Murió a los 74 años, el 9 de febrero de 1957, víctima de
esclerosis intestinal. Sus restos repodan en la Catedral Metropolitana de la
Ciudad de México y actualmente se
encuentra en proceso de beatificación.
Nos
legó treinta libros. Varios han sido editados por las Ediciones
de “la Cruz”. Uno de ellos fue publicado en 1958 y ha tenido ediciones
posteriores: Divina Obsesión. Este
libro son apuntes del autor. No pensó que sus apuntes verían la luz bajo el
título de Divina Obsesión, pero a los
de la editorial les pareció un deber sagrado darlos a conocer. Anotaré algunas de las ideas que allí se
exponen:
La experiencia me ha enseñado que en todas las etapas de
la vida espiritual lo que más perjudica a las almas y más estorba los designios
de Dios es la mirada y la atención sobre sí mismas, aunque esa m irada y esa
atención tengan al parecer un motivo santo. (Porque) cuanto más desaparezca yo,
más aparecerá Él; cuanto más muera yo, Él vivirá más perfectamente en mí (…).

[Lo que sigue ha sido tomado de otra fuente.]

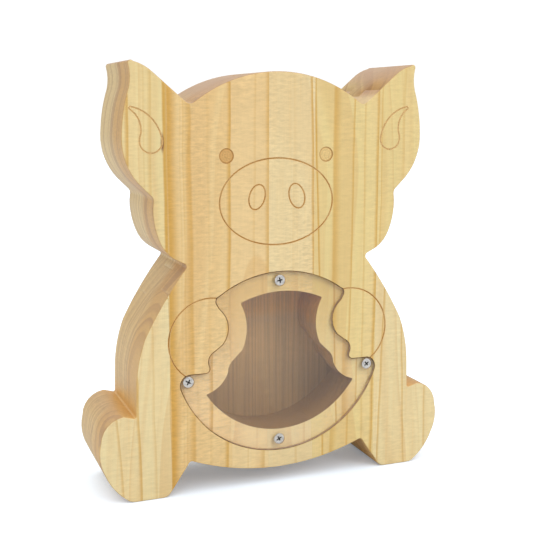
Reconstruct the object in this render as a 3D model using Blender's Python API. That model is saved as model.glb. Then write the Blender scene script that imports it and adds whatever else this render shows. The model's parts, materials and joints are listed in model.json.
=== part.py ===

Mi ser y mi vida han de ser reproducir clara y fielmente a Jesús.
Jesús es mi “único”, porque aunque Él tenga millares de
almas a quienes amar, tiene, por ser infinito, la prerrogativa de darse a cada
alma de manera única y total, como lo exige el amor.
Jesús inventó dos medios de seguir rescatando al mundo:
la Eucaristía y su vida mística en las amas, para
continuar en ellas su sacrificio de amor.
Le decimos a Dios: “Mira, te doy amor hasta donde mi
pobre corazón alcanza, y cuando ya no puede más, te doy dolor, que es también
amor; y la deficiencia de mi amor la colmo con la inmensidad de mi dolor. Te
doy el amor infinito a mi modo, en ese infinito que se encierra en el grupo
amor-dolor”.
Jesús
quiere que las almas de buena voluntad no se preocupen de si avanzan o
retroceden; que piensen en Jesús, que piensen en ir hacia
arriba, hacia al Cielo. Cada día debemos desaparecer más para que Él crezca y
se agigante en nosotros (pág. 25).
Hablando se la guerra
cristera escribe: “Jesús, arrojado de los sagrarios, se ha refugiado en las
almas. Y cuanto más se empeñan sus enemigos en que no se le conozca, más se da
Él a conocer a las almas, y estas lo aman con locura divina y con sacrificios
heroicos. Son tan preciosos estos tiempos que a veces querría que se
prolongaran” (pág. 37).
Bajo
la sencillez de la vida ordinaria, descubro el abismo insondable del amor
santificándolo todo, llenando todo de encanto divino y alcanzando una de sus
admirables victorias, la victoria sobre
la monotonía de la vida humana (...). Convertir en un cielo la vida
silenciosa y vulgar de todos los días; trocar en dicha lo que aparentemente
debería ser tedio; engrandecer lo insignificante; llenar de Dios lo que parece
tan estrecho, tengo para mí que es un triunfo del amor
(pág. 39).
¿Con qué cuenta el alma? Con su absoluta miseria, con la que ha contado siempre, y con la fuerza de
Dios, que lo lleva hasta el abismo de Amor infinito (cfr. pág. 46).
Son ideas muy actuales, más de lo que podemos imaginar. Al final de su vida sintió un anhelo hondo
de dar gusto a Jesús en todo, de no lastimarlo, de estar siempre contento
con lo que le dé y sonriéndole dulcemente.